Walmart, for example, according to its own calculation, is the largest employer of black people in America — some 19 percent of its workforce is African-American. Those black workers are disproportionately likely to be hourly employees rather than management, and those hourly employees make around $8.81 per hour.
In response to political pressure in the wake of the shooting of Trayvon Martin, Walmart withdrew from the American Legislative Exchange Council, the organization that had backed a model bill creating the "Stand Your Ground" law under which Zimmerman originally went free. And in a grim irony, it was a Walmart store in Beavercreek, Ohio, where police shot John Crawford III, a 22-year-old black man who was holding a toy gun sold in the store.

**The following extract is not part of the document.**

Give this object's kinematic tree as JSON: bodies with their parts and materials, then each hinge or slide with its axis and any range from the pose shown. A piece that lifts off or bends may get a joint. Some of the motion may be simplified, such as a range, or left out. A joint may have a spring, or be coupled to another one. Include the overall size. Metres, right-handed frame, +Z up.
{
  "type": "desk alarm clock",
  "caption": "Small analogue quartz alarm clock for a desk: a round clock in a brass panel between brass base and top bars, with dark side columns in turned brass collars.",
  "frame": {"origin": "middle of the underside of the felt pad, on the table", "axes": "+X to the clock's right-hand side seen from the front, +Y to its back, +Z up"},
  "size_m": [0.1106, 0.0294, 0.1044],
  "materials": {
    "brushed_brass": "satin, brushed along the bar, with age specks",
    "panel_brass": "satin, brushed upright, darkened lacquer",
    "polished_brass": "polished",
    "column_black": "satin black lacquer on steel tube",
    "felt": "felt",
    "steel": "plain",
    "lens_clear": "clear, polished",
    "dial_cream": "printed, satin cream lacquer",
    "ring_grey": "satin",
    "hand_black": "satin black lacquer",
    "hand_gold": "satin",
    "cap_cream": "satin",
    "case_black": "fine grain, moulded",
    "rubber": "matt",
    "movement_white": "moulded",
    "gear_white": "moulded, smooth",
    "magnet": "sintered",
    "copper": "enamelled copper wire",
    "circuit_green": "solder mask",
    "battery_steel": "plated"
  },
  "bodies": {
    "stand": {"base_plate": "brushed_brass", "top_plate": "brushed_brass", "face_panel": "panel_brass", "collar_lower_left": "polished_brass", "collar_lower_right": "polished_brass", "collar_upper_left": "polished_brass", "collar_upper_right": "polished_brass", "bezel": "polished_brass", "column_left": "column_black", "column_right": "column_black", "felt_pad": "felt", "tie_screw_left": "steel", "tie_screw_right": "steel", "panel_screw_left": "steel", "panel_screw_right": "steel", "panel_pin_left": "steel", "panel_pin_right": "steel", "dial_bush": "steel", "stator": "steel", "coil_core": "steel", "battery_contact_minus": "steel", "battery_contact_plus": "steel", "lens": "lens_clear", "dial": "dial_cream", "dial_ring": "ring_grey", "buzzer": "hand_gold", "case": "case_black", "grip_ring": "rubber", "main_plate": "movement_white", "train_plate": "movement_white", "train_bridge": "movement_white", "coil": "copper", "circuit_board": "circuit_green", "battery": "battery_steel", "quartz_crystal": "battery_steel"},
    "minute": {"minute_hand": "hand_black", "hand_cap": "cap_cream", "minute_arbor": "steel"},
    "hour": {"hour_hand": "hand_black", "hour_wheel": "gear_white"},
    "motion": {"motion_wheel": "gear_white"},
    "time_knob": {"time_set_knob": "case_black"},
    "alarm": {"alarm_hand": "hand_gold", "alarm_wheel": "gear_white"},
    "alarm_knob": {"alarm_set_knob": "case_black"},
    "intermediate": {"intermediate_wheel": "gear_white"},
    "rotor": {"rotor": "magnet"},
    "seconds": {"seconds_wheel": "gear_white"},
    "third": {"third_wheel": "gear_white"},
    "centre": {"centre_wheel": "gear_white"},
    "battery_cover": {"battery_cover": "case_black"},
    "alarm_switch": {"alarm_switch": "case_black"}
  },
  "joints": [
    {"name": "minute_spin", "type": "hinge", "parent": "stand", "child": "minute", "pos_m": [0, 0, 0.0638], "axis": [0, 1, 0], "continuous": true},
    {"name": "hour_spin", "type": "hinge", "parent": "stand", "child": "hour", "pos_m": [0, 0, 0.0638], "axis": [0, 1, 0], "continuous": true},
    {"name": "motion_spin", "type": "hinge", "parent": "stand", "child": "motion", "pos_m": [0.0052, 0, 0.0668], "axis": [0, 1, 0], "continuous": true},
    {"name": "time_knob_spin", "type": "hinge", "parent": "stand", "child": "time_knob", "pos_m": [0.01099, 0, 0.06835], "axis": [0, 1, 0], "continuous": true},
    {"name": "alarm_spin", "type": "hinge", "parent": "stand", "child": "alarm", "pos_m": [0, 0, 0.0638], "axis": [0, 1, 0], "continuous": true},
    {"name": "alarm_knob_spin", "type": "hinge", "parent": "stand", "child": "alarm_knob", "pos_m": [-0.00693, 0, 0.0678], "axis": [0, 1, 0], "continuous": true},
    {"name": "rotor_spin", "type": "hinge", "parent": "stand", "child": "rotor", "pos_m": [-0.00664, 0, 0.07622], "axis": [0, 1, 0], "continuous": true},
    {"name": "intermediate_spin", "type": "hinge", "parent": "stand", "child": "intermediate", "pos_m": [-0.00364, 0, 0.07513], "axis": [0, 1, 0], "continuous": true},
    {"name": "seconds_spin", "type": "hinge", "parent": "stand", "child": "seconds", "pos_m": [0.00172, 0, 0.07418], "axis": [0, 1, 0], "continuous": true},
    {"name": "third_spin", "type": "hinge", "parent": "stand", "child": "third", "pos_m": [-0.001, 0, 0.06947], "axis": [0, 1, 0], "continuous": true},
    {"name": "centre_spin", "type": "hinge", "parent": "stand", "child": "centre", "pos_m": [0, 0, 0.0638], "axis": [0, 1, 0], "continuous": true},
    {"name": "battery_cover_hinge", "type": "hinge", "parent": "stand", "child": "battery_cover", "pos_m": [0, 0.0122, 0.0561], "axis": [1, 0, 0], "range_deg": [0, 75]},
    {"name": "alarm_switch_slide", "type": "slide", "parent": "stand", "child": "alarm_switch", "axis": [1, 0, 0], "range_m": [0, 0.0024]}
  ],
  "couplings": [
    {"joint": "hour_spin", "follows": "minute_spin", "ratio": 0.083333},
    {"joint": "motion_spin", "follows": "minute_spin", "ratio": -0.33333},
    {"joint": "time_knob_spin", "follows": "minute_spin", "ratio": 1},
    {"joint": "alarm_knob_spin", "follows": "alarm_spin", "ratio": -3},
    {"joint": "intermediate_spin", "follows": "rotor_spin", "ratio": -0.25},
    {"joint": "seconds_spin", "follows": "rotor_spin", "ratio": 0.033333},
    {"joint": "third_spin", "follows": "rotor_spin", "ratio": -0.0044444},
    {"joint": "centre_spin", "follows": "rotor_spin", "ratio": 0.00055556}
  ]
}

The calls to boycott Black Friday echoed the Civil Rights movement's boycotts, making a direct connection between "business as usual" holiday shopping and the circumstances under which black people in the U.S. live — "business as usual" relies on the labor and the dollars of black Americans, as it always has. Inequality has become a hot topic in recent years, and the Black Friday boycott called attention to the way racism has shaped and created that inequality. Black people are more likely to work in low-wage jobs or to be unemployed. Black wealth was decimated by the mortgage crisis.
And black people, of course, are much more likely to be arrested and incarcerated. Stand Your Ground does not apply to Marissa Alexander, the Florida woman who took a plea deal to avoid 60 years in jail for the crime of firing a warning shot, but it did to George Zimmerman. The whole system is unequal.

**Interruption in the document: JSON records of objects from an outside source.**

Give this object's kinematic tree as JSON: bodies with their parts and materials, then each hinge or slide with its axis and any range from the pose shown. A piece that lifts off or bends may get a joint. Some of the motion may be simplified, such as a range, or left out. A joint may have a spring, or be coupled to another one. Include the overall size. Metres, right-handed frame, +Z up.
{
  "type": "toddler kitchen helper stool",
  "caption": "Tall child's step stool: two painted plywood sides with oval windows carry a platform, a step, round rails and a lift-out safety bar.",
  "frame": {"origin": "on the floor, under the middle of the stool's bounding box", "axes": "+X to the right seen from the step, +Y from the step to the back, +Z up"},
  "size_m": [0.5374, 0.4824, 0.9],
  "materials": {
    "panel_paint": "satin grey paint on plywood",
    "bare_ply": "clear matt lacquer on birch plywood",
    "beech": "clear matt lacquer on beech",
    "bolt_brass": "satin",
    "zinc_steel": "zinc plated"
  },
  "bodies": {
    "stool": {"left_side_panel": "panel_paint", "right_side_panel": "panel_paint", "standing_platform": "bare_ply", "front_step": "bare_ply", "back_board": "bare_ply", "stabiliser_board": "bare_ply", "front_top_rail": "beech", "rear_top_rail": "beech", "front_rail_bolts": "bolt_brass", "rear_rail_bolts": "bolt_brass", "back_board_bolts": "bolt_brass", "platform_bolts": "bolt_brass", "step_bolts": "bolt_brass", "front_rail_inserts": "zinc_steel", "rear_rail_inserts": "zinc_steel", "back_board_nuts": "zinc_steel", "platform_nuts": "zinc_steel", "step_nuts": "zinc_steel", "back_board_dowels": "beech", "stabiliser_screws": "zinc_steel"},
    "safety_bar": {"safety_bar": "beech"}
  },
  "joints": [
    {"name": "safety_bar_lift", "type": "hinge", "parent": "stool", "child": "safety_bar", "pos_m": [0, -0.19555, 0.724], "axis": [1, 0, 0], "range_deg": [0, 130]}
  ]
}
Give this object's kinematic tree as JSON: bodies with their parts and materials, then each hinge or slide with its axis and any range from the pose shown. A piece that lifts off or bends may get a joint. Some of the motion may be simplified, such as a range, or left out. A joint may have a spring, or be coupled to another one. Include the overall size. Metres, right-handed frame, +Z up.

"We believe the police and mass incarceration is a way of reinforcing social problems rather than solving them," Eugene Puryear, a Washington, D.C., organizer, told Slate's Betsy Woodruff after the protest march entered one of the city's new Walmart stores last week. "So we wanted to point out that the low-wage workforce is a big piece of that. And we want to support our brothers and sisters who are working hard every day and just want to make a living for their families."
Blackout Black Friday was just the latest indication that we are seeing a racial justice movement that is bigger than one person, one court case, and one issue. It is a long-term struggle against inequality, which aims to change much more than just one city's police department.